Model Driven Rationale
In this approach, alongside the (opaque) machine learning model used to predict the outcome we train another (not necessarily of the same type) to provide a set of reasons for the outcome. Because of the need for high performance (in providing an accurate explanation), this second model is also opaque. This ensemble is represented using the business decision modelling standard DMN, on the right.
DMN DRD Showing Two Model Ensemble: One Model Explains the Other
Both models are trained (in parallel) on sample data: the first labelled with the correct outcome and the second with the outcome and a supporting explanation. Then we apply both models in parallel: one provides the outcome and the other the explanation. This approach has some important drawbacks in practice:
- It can be very labour intensive to train the explanation model because you cannot reply on historical data (e.g. a history of who defaulted on their loans) for the explanation labels. Frequently you must create these labels by hand.
- It is difficult to be sure that your explanation training set has full coverage of all scenarios for which explanations may be required in future.
- You have no guarantee that the outcome of the first model will always be consistent with that of the second. It’s possible, if you are near the decision boundary, that you might obtain a loan rejection outcome from the first model and a set of reasons for acceptance from the second. The likelihood of this can be reduced (by using an ensemble) but never eliminated.
- The explanation outputs stand alone and no further explanation is available because the model that produced them is itself opaque.
- The two models are still opaque, so there is still no general understanding of how they work outside the outcome of specific cases.
This approach uses a system like LIME to perturb the features of inputs to an opaque AI model to see which ones make a difference in the outcome (i.e., cause it to cross a decision boundary). LIME will ‘explain’ an observation by perturbing the inputs for that observation a number of times, predicting the perturbed observations and fitting an explainable model to that new sample space. The idea is to fit a simple model in the neighbourhood of the observation to be explained. A DMN diagram depicting this approach is shown below.
DMN DRD Showing How LIME Produces Explanations for Opaque AI Modules
In our loan example, this technique might reveal that, although the loan was rejected, if the applicant’s house had been worth $50000 more or their conviction for car-theft was spent they would have been granted the loan. This technique can also tell us which features had very limited or no impact on the outcome.

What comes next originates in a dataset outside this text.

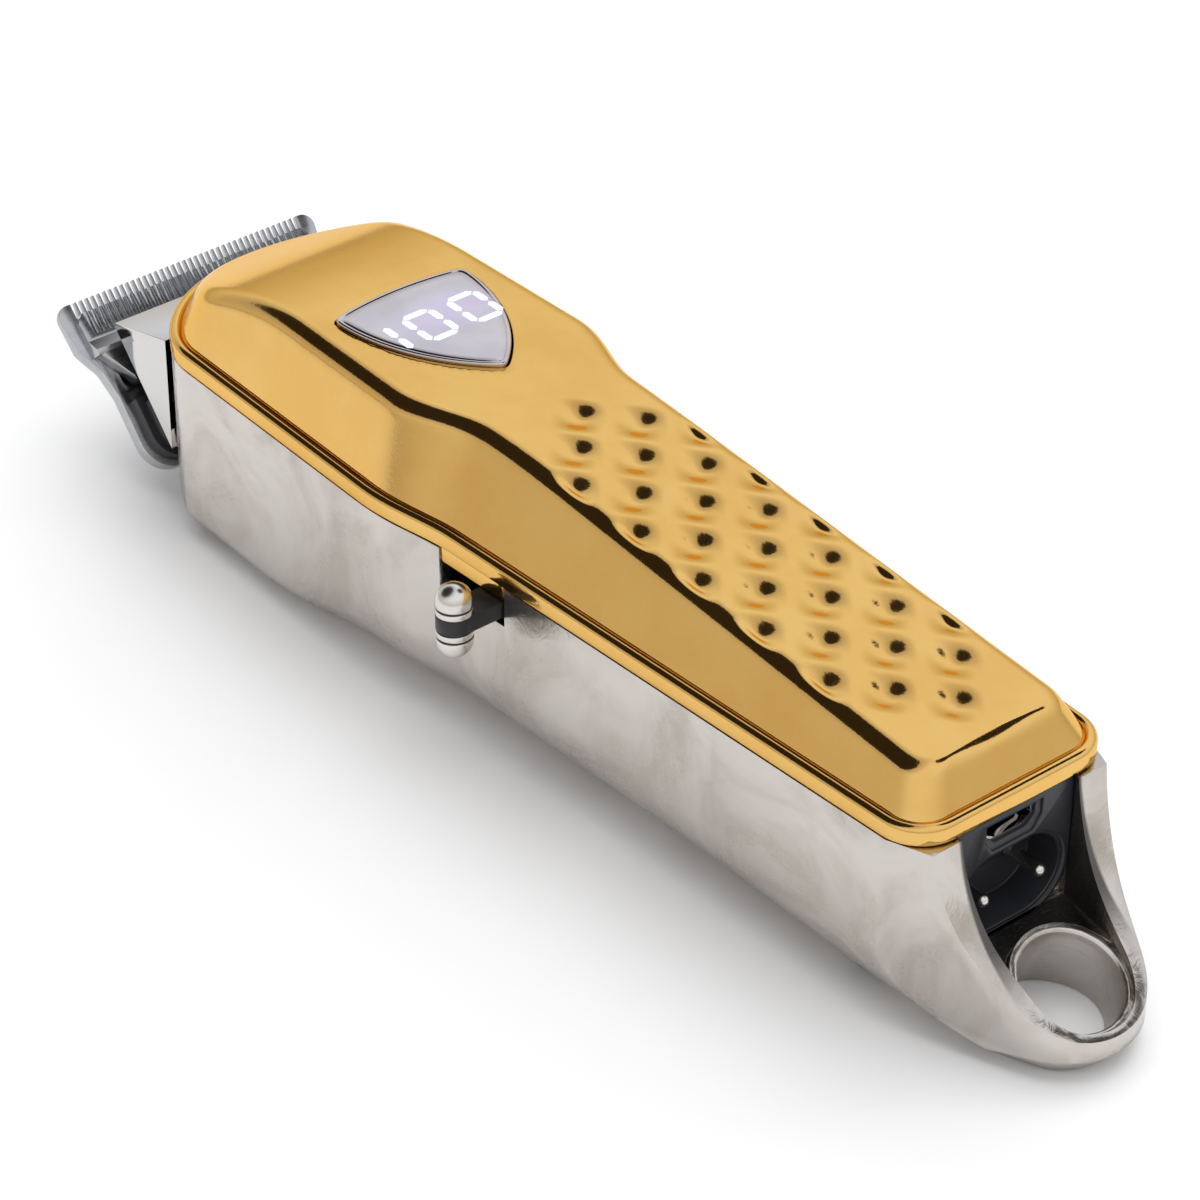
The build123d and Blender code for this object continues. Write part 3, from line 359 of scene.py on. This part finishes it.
# %% Build the cover
def cover_sections():
    foot_line = rim_line(1.5)
    head_line = upper_line(1.5)
    base = rim_line(0)
    nose_z = 24.05 + (base[:, 0] + 84.3) * 0.238 + 0.2
    low = np.where(base[:, 0] < -71.5, np.minimum(nose_z, RIM_Z - 0.04), RIM_Z - 0.04)
    rings = []

    def ring(inset, z):
        line = rim_line(inset)
        rings.append(np.column_stack([line, np.broadcast_to(z, len(line))]))

    ring(1.6, low)
    ring(0.45, low)
    ring(0.25, low + 0.1 * (RIM_Z - low))
    ring(0.2, low + 0.9 * (RIM_Z - low))
    ring(0.16, RIM_Z + 0.0)
    for inset, z in ((0.05, 27.46), (0.0, 27.6), (0.0, 28.2), (0.0, 28.9)):
        ring(inset, z)
    for angle in np.radians(np.linspace(12, 96, 8)):
        ring(0.95 - 0.95 * math.cos(angle), 29.0 + 0.95 * math.sin(angle))
    for inset, z in ((1.22, 29.84), (1.38, 29.6), (1.5, 29.42)):
        ring(inset, z)

    start = np.column_stack([foot_line, np.full(len(foot_line), 29.6)])
    end = np.column_stack([head_line, np.full(len(head_line), 46.0)])
    low_t, high_t = np.zeros(len(start)), np.ones(len(start))
    for _ in range(30):
        middle = (low_t + high_t) / 2
        place = start + (end - start) * middle[:, None]
        under = place[:, 2] < crown(place[:, 0])
        low_t = np.where(under, middle, low_t)
        high_t = np.where(under, high_t, middle)
    edge = start + (end - start) * low_t[:, None]
    up = (end - start) / np.linalg.norm(end - start, axis=1)[:, None]

    spine_x = np.clip(edge[:, 0], edge[:, 0].min() + 9.0, edge[:, 0].max() - 3.6)
    inward = np.column_stack([spine_x - edge[:, 0], -edge[:, 1]])
    inward /= np.maximum(np.linalg.norm(inward, axis=1), 1e-9)[:, None]
    slope = (crown(edge[:, 0] + 0.05) - crown(edge[:, 0] - 0.05)) / 0.1
    across = np.column_stack([inward, slope * inward[:, 0]])
    across /= np.linalg.norm(across, axis=1)[:, None]
    turn = np.arccos(np.clip((up * across).sum(1), -1, 1))
    reach = RIDGE_RADIUS * np.tan(turn / 2)
    square = across - (across * up).sum(1)[:, None] * up
    square /= np.linalg.norm(square, axis=1)[:, None]
    first = edge - up * reach[:, None]

    for t in (0.01, 0.04, 0.12, 0.25, 0.4, 0.55, 0.7, 0.82, 0.92):
        rings.append(start + (first - start) * t)
    for t in np.linspace(0, 1, 10):
        angle = (turn * t)[:, None]
        point = first + RIDGE_RADIUS * (np.sin(angle) * up + (1 - np.cos(angle)) * square)
        normal = -(np.cos(angle) * square) + np.sin(angle) * up
        depth = dimple(point[:, 0], np.abs(point[:, 1])) * smooth((t - 0.45) * 1.9)
        rings.append(point - normal * depth[:, None])
    top_edge = edge + across * reach[:, None]
    steps = 34
    for k in range(1, steps + 1):
        t = k / steps
        x = top_edge[:, 0] + (spine_x - top_edge[:, 0]) * t
        y = top_edge[:, 1] * (1 - t)
        z = crown(x) - dimple(x, y)
        settle = (top_edge[:, 2] - crown(top_edge[:, 0])) * (1 - smooth(t * 6))
        rings.append(np.column_stack([x, y, z + settle]))
    return np.array(rings)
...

This technique is powerful because it applies equally to any predictive machine learning model and does not require the training of another model. However it has a few disadvantages:
- Each case fed to the machine learning model, must be replicated with perturbations to every feature (attribute) in order to test their significance so the input data volume to the machine learning model (and therefore the cost of using it) rises enormously.
- As above, the model is still opaque, so there is still no general understanding of it works outside the outcome of specific cases
- As pointed out in the original paper on LIME, It relies on the decision boundary around the point of interest being a good fit with the transparent model. This may not always be the case, so, to combat this, a measure of the faithfulness of the fit is produced.
Using an Ensemble
The use of multiple machine learning models in collaborating groups (ensembles) has been common practice for many decades. The aim of bagging (one popular ensemble technique) is typically to increase the accuracy of the overall model by training many different sub-models on the same data so they each rely on different quirks of that data. This is rather like the ‘wisdom of crowds’ idea: one gets more accurate results if you ask many different people the same question because you accept their collective wisdom whilst ignoring individual idiosyncrasies. An ensemble of machine learning models is, collectively, less likely to overfit the training data. This technique is used to make random forests from decision trees. In use, the same data is applied to many models and they vote on the outcome.
This technique can be applied to solve transparency issues by combining a very accurate opaque model with a transparent model. Transparent models, such as decision trees generated by Quinlan’s C5.0, or rule sets created by algorithms like RIPPER (Repeated Incremental Pruning to Produce Error Reduction), are typically less accurate than opaque alternatives but much easier to interpret. The comparatively poor performance of these transparent models (compared to the opaque ones) is not an issue because, over the entire dataset, the accuracy of an ensemble is usually higher than that of the best member providing the members are sufficiently diverse. A DMN model explaining this approach is shown below.
DMN DRD Showing Ensemble of Opaque and Transparent AI Modules
However the real advantage of this approach over the others is that because the transparent models are decision trees, rules or linear models they can be represented statically by a decision service. In other words, the decision tree or rules produced by the transparent analytic can be represented directly in DMN and made available to all stakeholders. This means that this approach not only provides an explanation for any outcome, but also an understanding (albeit an approximation) of how the decision is made in general, irrespective of any specific input data.
Using Ensembles in Practice
The real purpose of these transparent models is to produce an outcome and an explanation. Clearly the explanation is only useful if the outcome of the transparent and opaque models agree for the data provided. This checking is the job of the top level decision in the DRD shown. For each case there are two possibilities:
- The outcomes agree, in which case the explanation is a plausible account of how the decision was reached (note that it is not necessarily ‘the’ explanation as it has been produced by another model).
- The outcomes disagree, in which case the explanation is useless and the outcome is possibly marginal. In a small subset of these cases (when using techniques like soft voting) the transparent model’s outcome may be correct making the explanation useful. Nevertheless the overall confidence in the outcome is reduced because of the split vote.
The advantages of this approach is the fact that we have a static representation of an opaque model in the DMN standard which gives an indication of how the model works and can be used to explain its behaviour both in specific cases and in general.
If the precision of our opaque model is 99% and that of our transparent model is 90% (figures obtained from real examples) then the worst case probability for obtaining an accurate outcome and a plausible explanation is 89%. Having a parallel array of transparent decision models would increase this accuracy at the cost of making the whole model harder to understand. Individual explanations would retain their transparency.
Explanation Based Prediction
This is a relatively new approach typified by examples like CEN (contextual explanation networks) in which explanations are created as part of the prediction process without overhead. This is a probabilistic, graph based approach based on neural networks. As far as we are aware there are no generally-available implementations yet. The key advantages of this approach are:
- The explanation is, by definition, an exact explanation of which a given case yielded the outcome it did. None of the other approaches can be sure of this.
- The time and accuracy performance of the predictor is broadly consistent with other neural networks of this kind. There are no accuracy or rum-time consequences for using this approach.
The disadvantages with this approach is that it only works with a specific implementation of neural networks (which is not yet generally supported) and only yields a case-by-case explanation, rather than a static overview of decision-making.